The centre of the city is the Márcus 15. Square, where the Dominican church built in 1755 is located, which is commonly known as the ”Church of the Whites”. The entrance of its forgotten crypt was discovered in 1994. In course of the excavations such 200-year-old corpses were found that were mummified in a natural way owing to the microclimate of the chamber. The exhibition presents the undamaged coffins of the crypt that was the burying place of the clergy and the bourgeoisie, and the attires of the era found here. On the same square under No. 4 we can find the Cathedral Treasury and Diocesan Collection (Székesegyházi Kincstár és Egyházmegyei Gyűjtemény). The Cathedral itself can be found a few minutes away by foot, on the Konstantin Square. The two-towered Cathedral attracts our vision from far away; its dome rises 55 m high above the city. Its interior is decorated by baroque style furnishment, frescos and Corinthian columns.

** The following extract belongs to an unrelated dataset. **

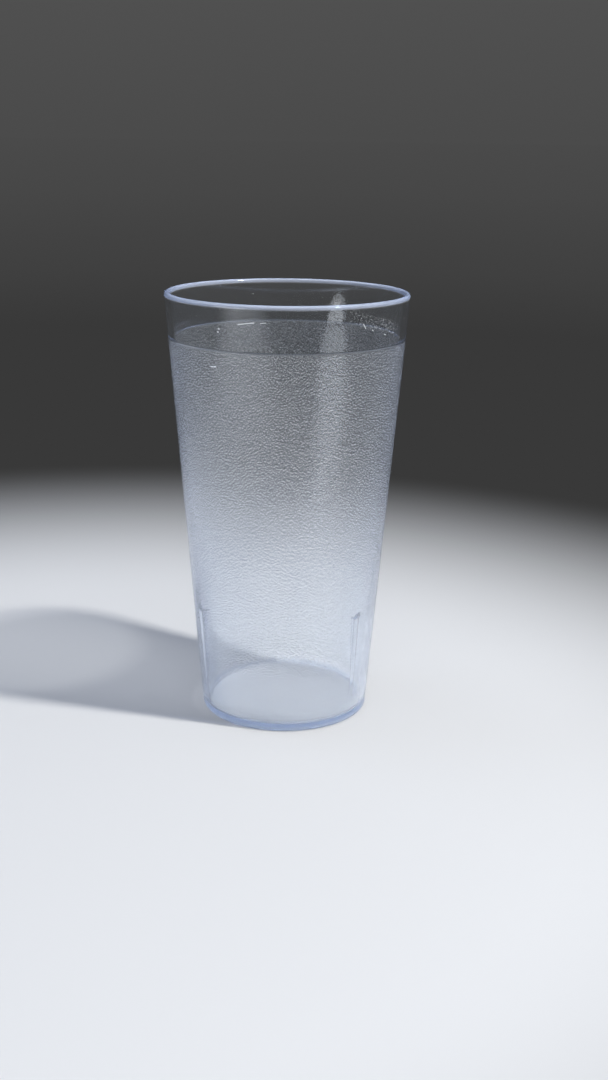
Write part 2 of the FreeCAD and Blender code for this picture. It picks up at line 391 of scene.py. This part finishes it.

Neighbouring to the Cathedral is the Piarist Grammar School and not far away on Köztársaság street lies the Piarist Church consecrated in 1745. It is worth to visit the permanent and temporary exhibitions of the Vác Treasury (Váci Értéktár). The institution collects pieces of applied- and fine art and sports history related to Vác. A short way off Március 15. Square, in Széchenyi Street the exhibition hall named Medieval Cellar of the Tragor Ignác Museum (Tragor Ignác Múzeum Középkori Pince) is located. The 15th century stone cellar houses several hundred ceramic, metal and glass objects. It is worth to mention the Hincz Gyula Collection and the Greek Church Exhibition Space of the Tragor Ignác Museum. Vác hosts a number of cultural programs, out of which the most significant are the Autumn Art Weeks (Őszi Művészeti Hetek), the Winter Festive Days (Téli Ünnepi Napok) and the Vác Profane Festival (Váci Világi Vigadalom). The latter evokes the 18th century baroque atmosphere of the city. The diverse programs of the multi-art festival (fine arts, drama, classical music, children’s programmes, etc.) offer unforgettable experiences for all ages. The city awaits visitors with its thermal beach and swimming pool. Tourists arriving in Vác can take a pleasant stroll on the promenade along the Danube bank. Should we choose to go for a hike, the Naszály Hill and the flood area study pathway offer outing possibilities. Walking along the boardwalk of the Vác Flood Area study path, we can have a glance at the peculiar world of flood areas.